**Exercise**
Find the lines holding "parts" and copy them.
#####
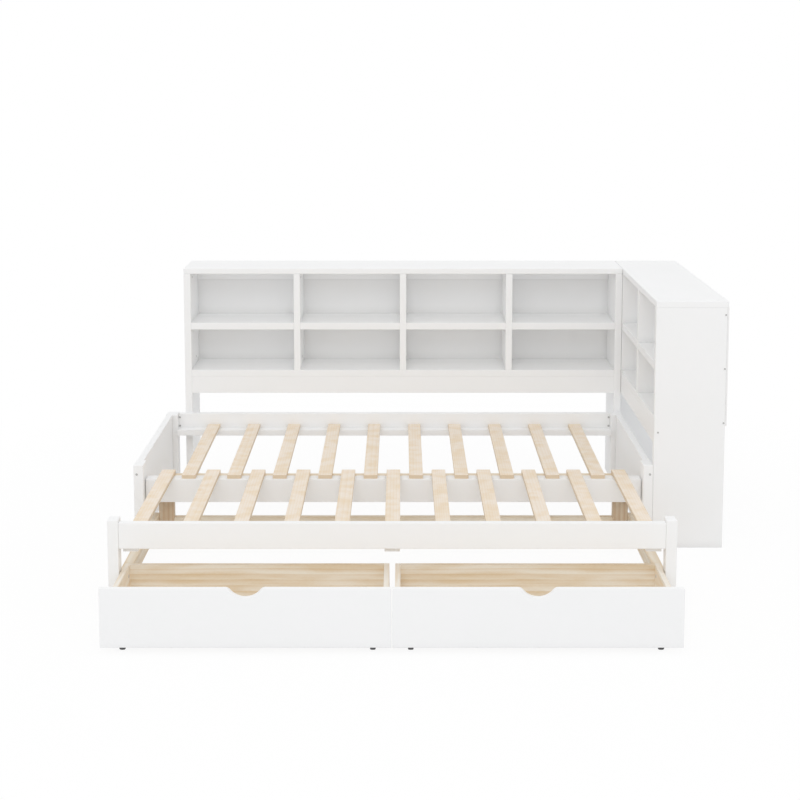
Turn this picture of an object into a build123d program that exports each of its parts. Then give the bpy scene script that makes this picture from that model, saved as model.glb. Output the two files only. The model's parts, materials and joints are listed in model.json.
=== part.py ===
from build123d import *
import os

os.makedirs("parts", exist_ok=True)

# Driving sizes in millimetres. X runs to the right, Y to the back and Z up.
# X = 0 is the middle of the bed, Y = 0 the front of the fixed arms, Z = 0 the floor.

# Fixed half of the bed
mattress_len = 1930.0
arm_post_w = 38.0
arm_post_d = 85.0
arm_h = 327.0
arm_panel_t = 26.0
arm_reveal = 2.0
arm_bottom = 20.0
tongue = 8.0
bed_depth = 957.0
rear_post_w = 50.0
rear_post_d = 70.0
rail_h = 90.0
rail_t = 26.0
mid_bracket_h = 66.0
mid_bracket_drop = 11.0
back_bolt_in = 5.0
back_bolt_l = 20.0
back_rail_top = 325.0
ledger_t = 25.0
ledger_d = 57.0
mid_front = 34.0
mid_rail_t = 28.0
mid_rail_h = 91.0
mid_ledger_t = 31.0
mid_ledger_h = 40.0
mid_gap = 3.0

# Slats
slat_w = 53.0
slat_t = 15.0
slat_pitch = 176.9
fixed_slat_count = 10
moving_slat_count = 11
slat_under = 263.0
slide_gap = 0.8
channel_extra = 6.0
channel_depth = 1.6
slat_setback = 9.0

# Pull-out half
frame_side_gap = 7.0
pull_out_travel = 741.0
frame_front = -826.0
post_w = 37.0
post_d = 53.0
post_h = 349.0
front_rail_t = 26.0
front_rail_top = 339.0
front_reveal = 2.0
bar_t = 37.0
bar_h = 45.0
rear_leg_w = 59.0
low_rail_h = 56.0
low_rail_bottom = 47.0
block_w = 52.0
block_d = 34.0
block_bottom = 232.0
strip_d = 28.0
strip_h = 20.0
glide_h = 4.0
glide_r = 13.0

# Drawers
drawer_gap = 4.0
front_h = 195.0
front_bottom = 21.0
front_t = 20.0
front_overlap = 11.5
drawer_open = 291.0
box_depth = 394.0
box_side_gap = 4.0
box_middle_gap = 20.0
box_top = 168.0
side_t = 18.0
bottom_t = 12.0
bottom_z = 38.0
notch_depth = 31.0
notch_bowl_r = 62.0
notch_lip_r = 24.0
wheel_r = 16.0
wheel_w = 18.0
axle_r = 3.0
bore_r = 3.2
fork_t = 2.0
plate_t = 2.0
wheel_in = 51.0
front_wheel_back = 21.0
rear_wheel_front = 35.0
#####
**Response to this task**
Turn this picture of an object into a build123d program that exports each of its parts. Then give the bpy scene script that makes this picture from that model, saved as model.glb. Output the two files only. The model's parts, materials and joints are listed in model.json.
os.makedirs("parts", exist_ok=True)